I’m going to go ahead and close that out. Make sure I have the correct one. Yeah. Replacing a CPU module. So, we’re gonna close out of that. And I’ve launched Unisphere. And I’m going to come up and I’m gonna look at the system and I’m gonna look at the storage hardware.

So, I select the VNX storage system, I select the storage tab, and then select the storage hardware. Instead of storage for file. And again, I want to look for any fault conditions that may be present. You now look for that in the tree. So, if you saw a red F, for example, it would propagate from a component on up to the tree, so that’s where we can validate that something has failed. We’re going to assume there is something failed here, in this case, a storage processor.

So, once we have determined that, we can go ahead and, as an option, run the Verify Storage System wizard to perform a health check. And I could do that by coming over here. I could launch USM and go through the procedures similar to what we did in part 2 of launching USM and collecting a verification of the system. So, I’m going to assume that we we’ve done that and that has been done.

The next thing we might want to do and is recommended is that we prepare the storage for the storage process for the replacement procedure by trespassing the LUNs on the target that we want to replace. So, for example, in a system with two SPs, A and B, and SP B need to replace, we would want to go and replace the, or trespass the LUNs that are associated or currently owned by SP B. So, to do that, we would have to go to Storage and go to LUNs.
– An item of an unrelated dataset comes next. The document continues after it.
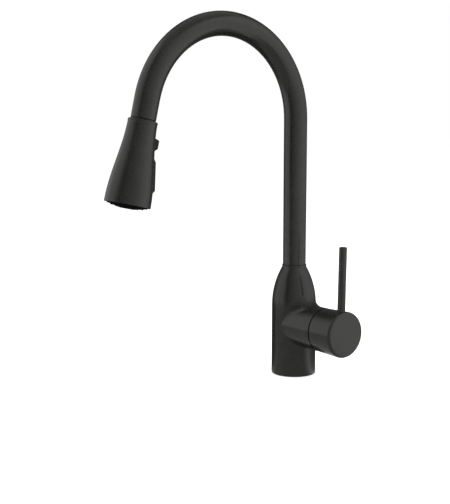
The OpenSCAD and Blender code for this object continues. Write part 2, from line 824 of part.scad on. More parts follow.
module face_ring() {
    r_out = bell_r(face_ring_t) - head_wall - seat_fit;
    r_in = face_r + seat_fit;
    color(DARK) on_head() rotate_extrude() polygon([
        [r_in, face_ring_t], [r_out, face_ring_t], [r_out, head_t1],
        [r_in + 0.6, head_t1 + face_ring_proud], [r_in, head_t1 + face_ring_proud]
    ]);
}

// Places children at each nozzle, on the face's dome
module at_nozzles() {
    for (k = [0, 1]) {
        ring_r = aerator_r + 3 + k * nozzle_ring_gap;
        rise = sqrt(face_dome_r * face_dome_r - ring_r * ring_r) - (face_dome_r - face_dome_h);
        for (i = [0:nozzle_counts[k] - 1]) rotate([0, 0, 360 * i / nozzle_counts[k]])
            translate([ring_r, 0, face_edge_t + rise]) children();
    }
}

module spray_face() {
    centre = [0, head_t1 + face_proud - face_dome_r];
    edge_a = acos(face_r / face_dome_r);
    hole_a = acos((aerator_r + seat_fit) / face_dome_r);
    back_t = face_edge_t - face_plate_h;
    color(RUBBER) on_head() union() {
        rotate_extrude() polygon(concat(
            [[aerator_r + seat_fit, back_t], [face_r, back_t]],
            arc(centre, face_dome_r, edge_a, hole_a, 8)
        ));
        at_nozzles() translate([0, 0, -1]) cylinder(r1 = 1, r2 = 0.7, h = nozzle_h + 1, $fn = 16);
    }
}

module aerator() {
    end_t = head_t1 + face_proud;
    color(DARK) on_head() difference() {
        rod(aerator_r, core_flange_t + core_flange_h, end_t);
        for (r = [2, 4.2, 6.4]) pipe(r + 0.8, r - 0.4, end_t - 1.6, end_t + 1);
    }
}

// Buttons follow the bell: an outer line turned about the head's axis and cut to their width
module button_blank(outline, inner_y) {
    intersection() {
        rotate_extrude() polygon(outline);
        translate([-button_w / 2, -head_rim_r - blank_margin, head_t0])
            cube([button_w, head_rim_r + blank_margin + inner_y, head_len]);
    }
}

module pause_button() {
    top_r = bell_r((pause_t0 + pause_t1) / 2) + pause_proud;
    inner_y = core_flat_y - pause_travel - 0.7;
    color(DARK) on_head() union() {
        button_blank([
            [5, pause_t0], [top_r - pause_proud, pause_t0], [top_r - 0.8, pause_t0 + 0.9],
            [top_r, pause_t0 + 2], [top_r, pause_t1 - 4.4], [top_r - 0.6, pause_t1 - 3.4],
            [top_r - pause_proud, pause_t1], [5, pause_t1]
        ], inner_y);
        on_plunger() rod(plunger_r, -plunger_y, -inner_y + 1);
    }
}

module mode_rocker() {
    inner_y = rocker_pin_y - 0.1;
    top_t = rocker_t0 + button_ramp;
    low_t = rocker_t1 - button_ramp;
    color(DARK) on_head() difference() {
        union() {
            button_blank([
                [5, rocker_t0], [bell_r(rocker_t0), rocker_t0],
                [bell_r(top_t) + rocker_proud_top, top_t], [bell_r(low_t) + rocker_proud_low, low_t],
                [bell_r(rocker_t1), rocker_t1], [5, rocker_t1]
            ], inner_y);
            on_rocker_pin() cylinder(r = rocker_boss_r, h = button_w, center = true);
        }
        on_rocker_pin() cylinder(r = rocker_pin_d / 2 + run_fit, h = button_w + 2, center = true);
    }
}

// Coil spring behind the pause button, swept along its helix
module pause_spring() {
    coil_r = plunger_r - spring_wire_r - 0.1;
    z0 = -plunger_floor_y + spring_wire_r;
    z1 = -plunger_y - spring_wire_r - 0.1;
    sides = 6;
    steps = spring_turns * 14;
    rise = (z1 - z0) / steps;
    points = [for (i = [0:steps]) for (j = [0:sides - 1])
        let (a = 360 * i / 14, b = 360 * j / sides, r = coil_r + spring_wire_r * cos(b))
        [r * cos(a), r * sin(a), z0 + rise * i + spring_wire_r * sin(b)]];
    rings = [for (i = [0:steps - 1]) for (j = [0:sides - 1])
        let (k = (j + 1) % sides)
        [i * sides + j, i * sides + k, (i + 1) * sides + k, (i + 1) * sides + j]];
    caps = [[for (j = [sides - 1:-1:0]) j], [for (j = [0:sides - 1]) steps * sides + j]];
    color(STEEL) on_head() on_plunger() polyhedron(points, concat(rings, caps));
}

// ---- Under the deck ----

module rubber_washer() {
    color(RUBBER) pipe(washer_d / 2, shank_r + 0.4, rubber_washer_z, -deck_t);
}

module steel_washer() {
    color(STEEL) pipe(washer_d / 2, shank_r + 0.4, steel_washer_z, rubber_washer_z);
}

module at_clamp_screws() for (s = [-1, 1]) translate([0, s * screw_ring_r, 0]) children();

module lock_nut() {
    color(BRASS) difference() {
        pipe(lock_nut_d / 2, shank_r + run_fit, lock_nut_z, steel_washer_z);
        at_clamp_screws() rod(clamp_screw_d / 2 + seat_fit, lock_nut_z - 1, steel_washer_z + 1);
    }
}

module clamp_screws() {
    head_h = 3.5;
    color(STEEL) at_clamp_screws() union() {
        rod(clamp_screw_d / 2, lock_nut_z - 3, steel_washer_z);
        translate([0, 0, lock_nut_z - 3 - head_h]) cylinder(r = clamp_screw_d * 0.8, h = head_h, $fn = 6);
    }
}

valve_body();
base_gasket();
mounting_shank();
inlet_block();
cartridge_base();
cartridge_seals();
cartridge_housing();
fixed_disc();
cartridge_nut();
bonnet();
swivel_bushes();
slip_washer();
lever_carrier();
stem_pin();
moving_disc();
disc_driver();
lever_stem();
handle_hub();
hub_set_screw();
set_screw_plug();
lever_rod();
gooseneck();
spout_stem();
swivel_oring();
retaining_ring();
dock_bush();
pull_hose();
hose_end_fitting();
head_shell();
head_top_ring();
inlet_spigot();
hose_ferrule();
inlet_washer();
check_valve();
valve_core();
rocker_pin();
face_ring();
spray_face();
aerator();
pause_spring();
pause_button();
mode_rocker();
rubber_washer();
steel_washer();
lock_nut();
clamp_screws();
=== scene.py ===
"""Looks of a single-lever kitchen faucet with a pull-down spray head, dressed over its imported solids."""

import logging
import math
from dataclasses import dataclass, field
from enum import Enum
from typing import Callable, ClassVar, Sequence

import bmesh
import bpy
from mathutils import Matrix, Vector


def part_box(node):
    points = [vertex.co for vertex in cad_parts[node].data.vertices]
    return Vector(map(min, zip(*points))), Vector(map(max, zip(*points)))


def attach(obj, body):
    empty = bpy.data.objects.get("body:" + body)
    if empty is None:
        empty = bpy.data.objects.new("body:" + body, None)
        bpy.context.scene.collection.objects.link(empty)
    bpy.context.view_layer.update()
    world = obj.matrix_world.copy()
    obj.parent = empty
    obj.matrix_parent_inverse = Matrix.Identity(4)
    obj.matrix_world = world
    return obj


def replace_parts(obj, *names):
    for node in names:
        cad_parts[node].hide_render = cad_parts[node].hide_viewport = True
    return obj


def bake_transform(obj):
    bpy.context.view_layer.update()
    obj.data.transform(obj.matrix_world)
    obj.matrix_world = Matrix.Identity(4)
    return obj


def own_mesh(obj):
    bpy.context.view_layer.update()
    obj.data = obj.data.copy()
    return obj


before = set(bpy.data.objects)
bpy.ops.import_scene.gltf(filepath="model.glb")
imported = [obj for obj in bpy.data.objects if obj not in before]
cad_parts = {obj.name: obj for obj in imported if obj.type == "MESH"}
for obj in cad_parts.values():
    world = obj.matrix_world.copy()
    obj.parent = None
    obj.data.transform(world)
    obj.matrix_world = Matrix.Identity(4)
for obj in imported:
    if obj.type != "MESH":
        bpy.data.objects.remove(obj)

LOG = logging.getLogger("faucet")
MM = 0.001
FULL_TURN = 2 * math.pi
SHARP_EDGE = 35.0

Colour = tuple[float, float, float]
Pairs = tuple[tuple[float, float], ...]
Socket = bpy.types.NodeSocket
Node = bpy.types.Node
Tree = bpy.types.ShaderNodeTree
Piece = bpy.types.Object
Ring = list[bmesh.types.BMVert]


def around(count: int, shift: float = 0.0) -> list[float]:
    """Returns evenly spaced angles round a full turn, moved on by a share of a step."""
    return [FULL_TURN * (i + shift) / count for i in range(count)]


def spoke(angle: float, radius: float, height: float) -> Vector:
    """Returns the point at an angle, a radius and a height round the upright axis."""
    return Vector((math.cos(angle), math.sin(angle), 0)) * radius + Vector((0, 0, height))


def placed(name: str, data: bpy.types.ID) -> Piece:
    """Puts new data in the scene.

    Args:
        name: the name of its object.
        data: a mesh, a camera or a lamp.

    Returns:
        The object.
    """
    item = bpy.data.objects.new(name, data)
    bpy.context.scene.collection.objects.link(item)
    return item


# ---- Shader building -------------------------------------------------------------------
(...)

And then, there’s more than one way to do this; I’m just showing you one way here.

The current owner is shown here. So, again, I’m replacing that SP B, so I would go ahead and select that, right-click, and trespass that LUN. And I’m going to go ahead and do that. Unlike other options with Unisphere, you can’t go ahead and select a lot of them trespassing; you have to trespass one at a time, at least from Unisphere. So, I’m gonna go ahead and do all these LUNs. I actually found if we hit the Ctrl button, we select these. It looks like it depends on how many you select, but in this case, when I have three, I’m gonna try to trespass them all, and it looks like it’s gonna work, so the idea is that we need to trespass the LUNs.

So, now, I see everything off, at least on this system, that is owned by SP B, so I’ve trespassed the LUNs. And I can go ahead and establish a serial connection using the same parameters we’ve been using all along here I listed for you in the guide, and then I’m going to log on to the Control Station 0 and become super user or root user. We will again stop our ConnectHome and email services.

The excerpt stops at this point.